▶ **MATERIAL**:
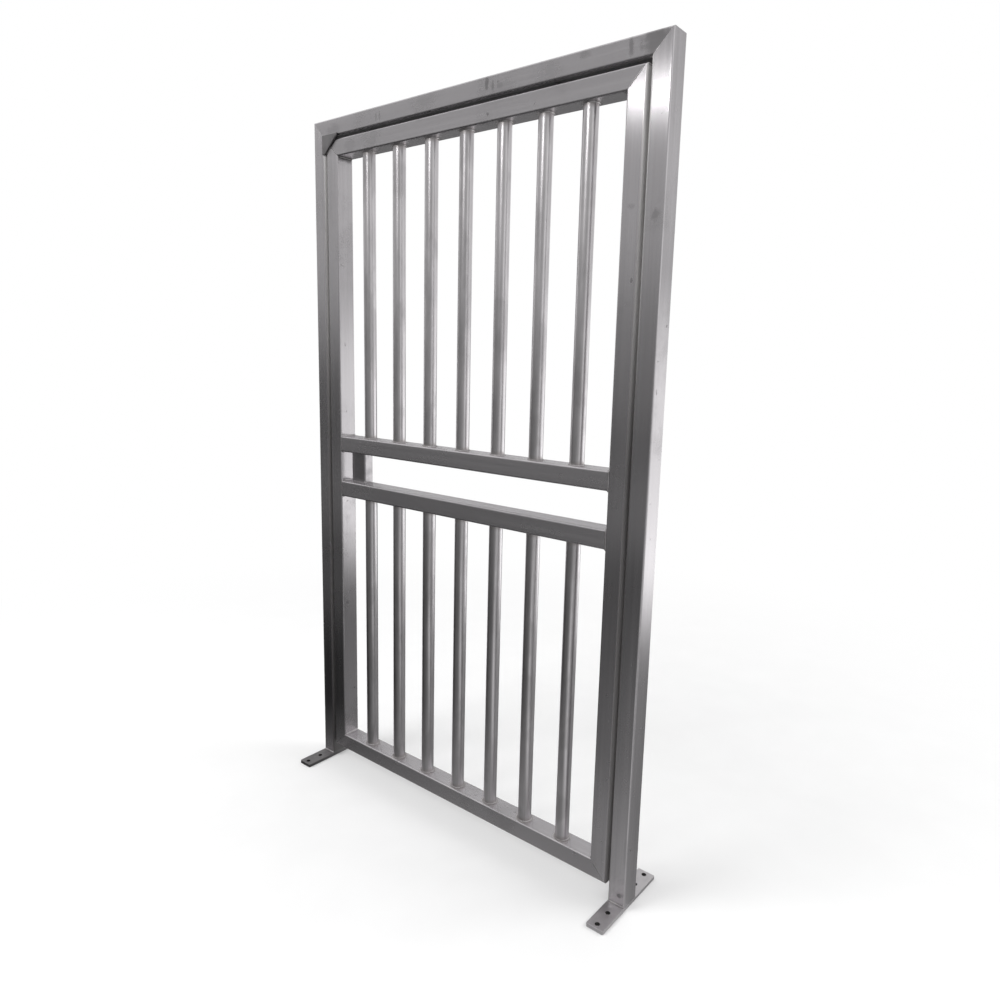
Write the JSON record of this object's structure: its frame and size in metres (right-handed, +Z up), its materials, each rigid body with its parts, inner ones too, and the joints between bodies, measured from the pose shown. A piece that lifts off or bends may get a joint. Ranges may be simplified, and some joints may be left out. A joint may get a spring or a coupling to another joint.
{
  "type": "turnstile side gate",
  "caption": "Stainless steel side gate for a turnstile line: a portal frame on two foot plates with one side-hung barred leaf and a lock bracket between its mid rails.",
  "frame": {"origin": "middle of the underside of the foot plate under the hinge post, on the floor", "axes": "+X from the lock post towards the hinge post, +Y from the front to the back, to which the leaf opens, +Z up"},
  "size_m": [1.22, 0.27, 2.1],
  "materials": {
    "frame_section": "lengthwise brushed stainless steel with dull patches",
    "leaf_section": "lengthwise brushed stainless steel with dull patches",
    "bar": "brushed stainless steel tube, brighter than the sections",
    "foot_plate": "cut stainless steel plate, satin",
    "stop_plate": "cut stainless steel plate, satin",
    "lock_case": "folded stainless steel sheet, satin",
    "hinge": "turned stainless steel",
    "washer": "turned brass"
  },
  "bodies": {
    "frame": {"lock_post": "frame_section", "hinge_post": "frame_section", "head_rail": "frame_section", "lock_foot": "foot_plate", "hinge_foot": "foot_plate", "stop_plate": "stop_plate", "hinge_pin_half_top": "hinge", "hinge_pin_half_bottom": "hinge", "hinge_washer_top": "washer", "hinge_washer_bottom": "washer"},
    "leaf": {"lock_stile": "leaf_section", "hinge_stile": "leaf_section", "leaf_top_rail": "leaf_section", "leaf_bottom_rail": "leaf_section", "upper_mid_rail": "leaf_section", "lower_mid_rail": "leaf_section", "lock_case": "lock_case", "hinge_socket_half_top": "hinge", "hinge_socket_half_bottom": "hinge", "upper_bar_1": "bar", "upper_bar_2": "bar", "upper_bar_3": "bar", "upper_bar_4": "bar", "upper_bar_5": "bar", "upper_bar_6": "bar", "upper_bar_7": "bar", "lower_bar_1": "bar", "lower_bar_2": "bar", "lower_bar_3": "bar", "lower_bar_4": "bar", "lower_bar_5": "bar", "lower_bar_6": "bar", "lower_bar_7": "bar"}
  },
  "joints": [
    {"name": "leaf_swing", "type": "hinge", "parent": "frame", "child": "leaf", "pos_m": [-0.03, 0.041, 1.04], "axis": [0, 0, -1], "range_deg": [0, 180]}
  ]
}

▶ **TASK TO CARRY OUT**:
Return every line in the listing that contains the word "joints".

▶ **SOLVED EXERCISE**:
Write the JSON record of this object's structure: its frame and size in metres (right-handed, +Z up), its materials, each rigid body with its parts, inner ones too, and the joints between bodies, measured from the pose shown. A piece that lifts off or bends may get a joint. Ranges may be simplified, and some joints may be left out. A joint may get a spring or a coupling to another joint.
  "joints": [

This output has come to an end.